## Requirements
For this exercise, return only the lines from the line containing "lock_knob()" through the line containing "zip(*points))), Vector(map(max, zip(*points)))", both ends included, exactly as they are.

## Stored data
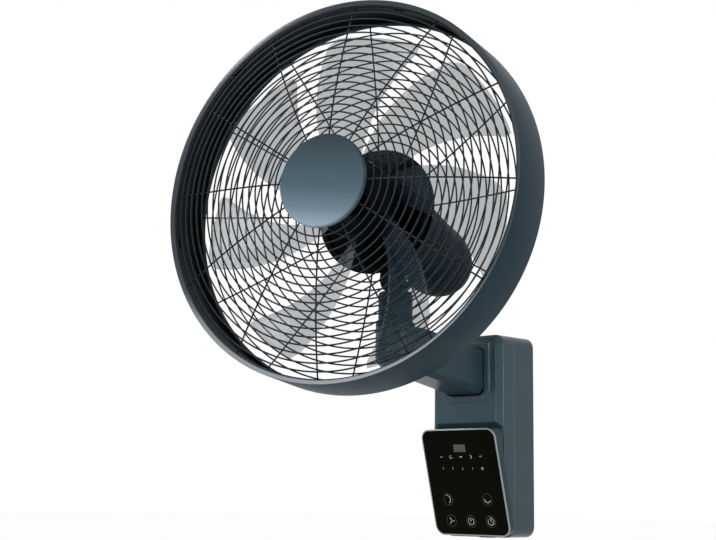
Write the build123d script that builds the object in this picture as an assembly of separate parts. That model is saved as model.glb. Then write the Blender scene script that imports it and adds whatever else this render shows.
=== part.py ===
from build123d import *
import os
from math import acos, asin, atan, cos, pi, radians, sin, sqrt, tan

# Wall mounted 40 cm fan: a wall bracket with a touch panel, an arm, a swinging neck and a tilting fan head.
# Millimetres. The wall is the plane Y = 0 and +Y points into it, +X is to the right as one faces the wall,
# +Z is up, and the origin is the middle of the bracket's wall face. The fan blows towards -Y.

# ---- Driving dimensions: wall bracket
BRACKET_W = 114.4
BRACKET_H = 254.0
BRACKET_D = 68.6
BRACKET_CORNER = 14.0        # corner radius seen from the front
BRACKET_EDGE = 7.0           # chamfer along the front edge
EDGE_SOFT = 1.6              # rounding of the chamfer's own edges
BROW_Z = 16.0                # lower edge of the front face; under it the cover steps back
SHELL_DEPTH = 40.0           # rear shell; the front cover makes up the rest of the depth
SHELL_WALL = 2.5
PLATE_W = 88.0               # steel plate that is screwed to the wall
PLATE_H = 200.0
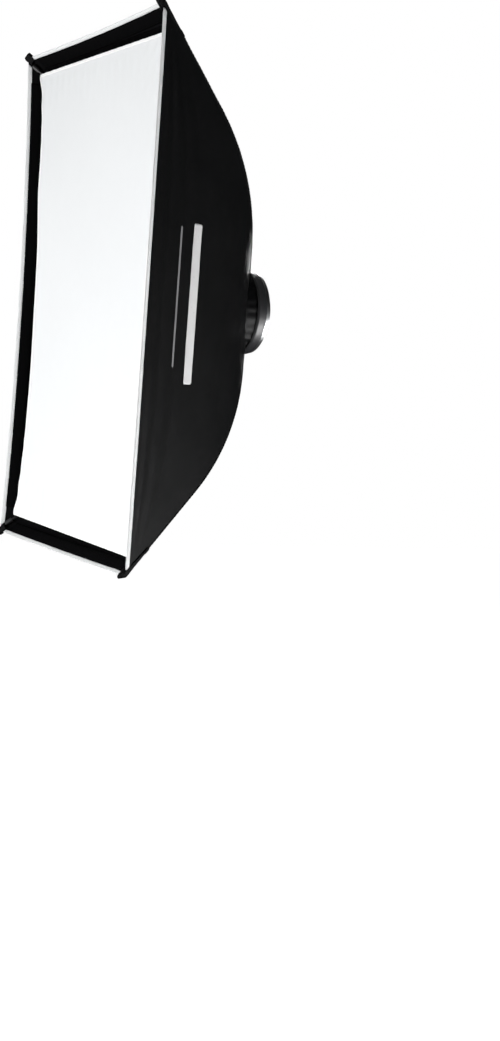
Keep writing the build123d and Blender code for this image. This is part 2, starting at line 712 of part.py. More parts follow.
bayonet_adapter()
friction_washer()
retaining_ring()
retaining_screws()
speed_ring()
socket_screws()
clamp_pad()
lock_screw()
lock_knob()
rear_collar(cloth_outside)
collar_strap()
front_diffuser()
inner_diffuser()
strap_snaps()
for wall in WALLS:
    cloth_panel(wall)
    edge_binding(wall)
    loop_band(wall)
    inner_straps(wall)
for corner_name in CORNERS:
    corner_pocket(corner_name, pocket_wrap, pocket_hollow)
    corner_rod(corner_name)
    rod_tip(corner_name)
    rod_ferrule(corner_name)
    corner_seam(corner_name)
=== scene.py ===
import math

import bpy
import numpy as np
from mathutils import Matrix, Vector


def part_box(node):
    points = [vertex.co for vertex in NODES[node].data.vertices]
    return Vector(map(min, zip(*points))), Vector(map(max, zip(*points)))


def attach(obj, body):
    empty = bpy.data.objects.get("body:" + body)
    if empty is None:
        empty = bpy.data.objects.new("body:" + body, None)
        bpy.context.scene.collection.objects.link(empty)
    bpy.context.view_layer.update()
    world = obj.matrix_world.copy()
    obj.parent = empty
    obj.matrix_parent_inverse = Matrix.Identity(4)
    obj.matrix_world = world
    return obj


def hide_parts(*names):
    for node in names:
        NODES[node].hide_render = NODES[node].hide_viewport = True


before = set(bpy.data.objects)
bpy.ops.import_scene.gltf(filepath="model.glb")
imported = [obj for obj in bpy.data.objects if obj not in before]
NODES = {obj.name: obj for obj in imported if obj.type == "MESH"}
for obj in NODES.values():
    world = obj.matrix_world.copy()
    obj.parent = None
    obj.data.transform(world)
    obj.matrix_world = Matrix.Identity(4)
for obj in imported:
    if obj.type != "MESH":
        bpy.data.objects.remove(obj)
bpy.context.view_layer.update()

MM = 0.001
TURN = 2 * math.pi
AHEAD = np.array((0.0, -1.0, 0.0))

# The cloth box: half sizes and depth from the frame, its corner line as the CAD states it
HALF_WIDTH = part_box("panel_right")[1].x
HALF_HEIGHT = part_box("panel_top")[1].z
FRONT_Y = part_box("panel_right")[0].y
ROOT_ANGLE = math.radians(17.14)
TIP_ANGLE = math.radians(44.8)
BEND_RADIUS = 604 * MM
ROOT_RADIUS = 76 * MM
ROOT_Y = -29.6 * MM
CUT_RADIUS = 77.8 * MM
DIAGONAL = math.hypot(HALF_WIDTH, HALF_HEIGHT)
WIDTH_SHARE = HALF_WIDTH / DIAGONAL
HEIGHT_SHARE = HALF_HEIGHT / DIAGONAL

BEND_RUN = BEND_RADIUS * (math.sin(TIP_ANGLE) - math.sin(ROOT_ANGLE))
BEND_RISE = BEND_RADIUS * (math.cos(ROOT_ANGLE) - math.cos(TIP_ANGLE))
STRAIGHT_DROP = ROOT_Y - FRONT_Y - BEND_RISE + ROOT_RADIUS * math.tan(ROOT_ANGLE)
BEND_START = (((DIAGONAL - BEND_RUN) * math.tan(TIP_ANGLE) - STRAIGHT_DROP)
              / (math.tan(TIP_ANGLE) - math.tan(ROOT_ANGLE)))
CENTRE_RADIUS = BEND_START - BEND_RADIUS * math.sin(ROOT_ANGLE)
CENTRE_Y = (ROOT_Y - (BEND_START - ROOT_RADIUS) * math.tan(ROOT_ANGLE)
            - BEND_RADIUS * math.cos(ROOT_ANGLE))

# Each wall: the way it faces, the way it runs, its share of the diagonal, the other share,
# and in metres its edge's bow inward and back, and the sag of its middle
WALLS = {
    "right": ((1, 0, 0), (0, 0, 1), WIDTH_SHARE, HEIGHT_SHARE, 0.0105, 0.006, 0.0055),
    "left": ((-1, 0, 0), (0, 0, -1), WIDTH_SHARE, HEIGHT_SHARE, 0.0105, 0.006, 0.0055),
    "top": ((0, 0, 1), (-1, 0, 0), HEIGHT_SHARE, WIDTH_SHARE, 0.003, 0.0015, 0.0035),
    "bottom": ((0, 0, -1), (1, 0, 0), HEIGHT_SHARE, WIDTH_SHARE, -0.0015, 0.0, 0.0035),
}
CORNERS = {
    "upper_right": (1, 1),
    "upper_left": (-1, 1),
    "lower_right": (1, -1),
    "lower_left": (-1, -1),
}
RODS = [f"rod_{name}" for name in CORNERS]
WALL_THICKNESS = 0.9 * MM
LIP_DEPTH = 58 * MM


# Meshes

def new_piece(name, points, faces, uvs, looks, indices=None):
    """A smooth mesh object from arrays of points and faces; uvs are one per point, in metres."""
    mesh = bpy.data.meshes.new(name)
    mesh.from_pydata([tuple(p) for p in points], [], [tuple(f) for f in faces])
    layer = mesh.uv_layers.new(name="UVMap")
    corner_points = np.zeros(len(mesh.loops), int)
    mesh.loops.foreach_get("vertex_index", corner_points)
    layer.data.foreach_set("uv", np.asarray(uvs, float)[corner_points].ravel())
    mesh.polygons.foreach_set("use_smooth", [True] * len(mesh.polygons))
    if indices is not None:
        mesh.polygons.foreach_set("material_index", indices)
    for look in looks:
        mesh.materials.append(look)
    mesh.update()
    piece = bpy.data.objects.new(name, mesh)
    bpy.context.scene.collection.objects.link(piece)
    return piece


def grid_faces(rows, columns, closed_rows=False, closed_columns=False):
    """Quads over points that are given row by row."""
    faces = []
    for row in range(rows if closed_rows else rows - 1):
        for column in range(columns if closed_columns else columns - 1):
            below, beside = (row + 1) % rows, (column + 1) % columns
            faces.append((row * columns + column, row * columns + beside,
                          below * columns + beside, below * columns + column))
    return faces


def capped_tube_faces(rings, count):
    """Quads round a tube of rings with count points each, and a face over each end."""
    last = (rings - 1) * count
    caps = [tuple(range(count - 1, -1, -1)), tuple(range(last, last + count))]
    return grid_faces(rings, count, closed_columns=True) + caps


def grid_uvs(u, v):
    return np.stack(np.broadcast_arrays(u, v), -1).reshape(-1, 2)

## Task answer
lock_knob()
rear_collar(cloth_outside)
collar_strap()
front_diffuser()
inner_diffuser()
strap_snaps()
for wall in WALLS:
    cloth_panel(wall)
    edge_binding(wall)
    loop_band(wall)
    inner_straps(wall)
for corner_name in CORNERS:
    corner_pocket(corner_name, pocket_wrap, pocket_hollow)
    corner_rod(corner_name)
    rod_tip(corner_name)
    rod_ferrule(corner_name)
    corner_seam(corner_name)
=== scene.py ===
import math

import bpy
import numpy as np
from mathutils import Matrix, Vector


def part_box(node):
    points = [vertex.co for vertex in NODES[node].data.vertices]
    return Vector(map(min, zip(*points))), Vector(map(max, zip(*points)))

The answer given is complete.